Eric Pickles has distanced himself from any enthusiasm for the largescale outsourcing of council services, as more and more catastrophic examples of failure have emerged, and the bitter realities of the recession make market forces cut even more savagely at the legs supporting these unworkable models. 

And here in Barnet, of course, our local authority refuses to admit that the doomed One Barnet project is, as we must keep reminding everyone, a £1 billion gamble, set against an unprecedentedly level of risk which they will not open to independent assessment.

During the debate in Truro, councillor after councillor repeated the same thing: whatever their political allegiance, whatever their own views on the issues at stake, ultimately they had to listen to the concerns of their constituents. Yes: imagine that, here in Broken Barnet ... listening to their consituents?

An independent councillor, John Pollard, referred to the rejection of the outsourcing proposals at this late stage as 'withdrawing from the precipice'.
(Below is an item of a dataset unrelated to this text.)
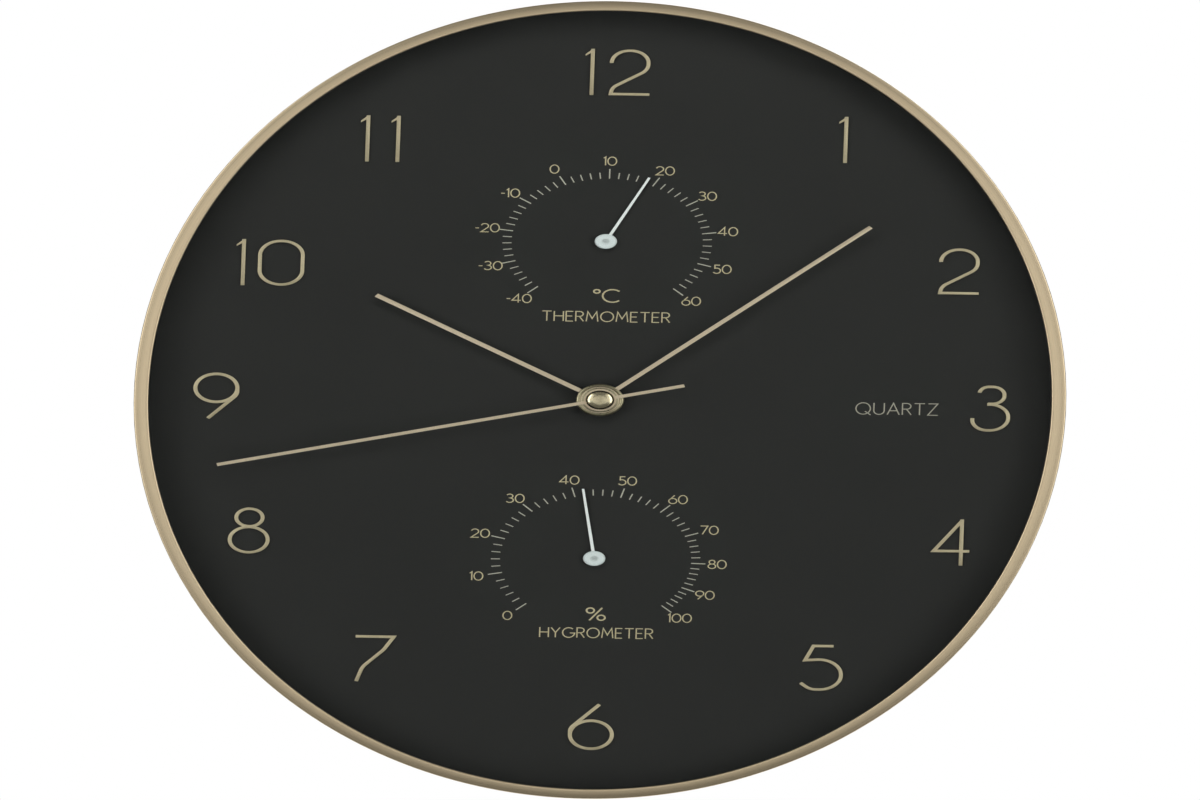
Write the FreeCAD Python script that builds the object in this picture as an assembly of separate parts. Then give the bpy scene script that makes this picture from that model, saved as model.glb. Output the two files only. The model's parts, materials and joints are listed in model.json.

Here in Broken Barnet we are still teetering on the precipice. 

Here we are, balanced on the edge, wobbling like that coach at the end of 'The Italian Job'. 

Will our bungling bunch of ne'er do well councillors manage to crawl out of the back and leave the potential profits of their caper? Or will the coach, the crew, and all of the plunder from the One Barnet heist end up at the bottom of a deep ravine? 

It's a real cliff hanger, this one, isn't it?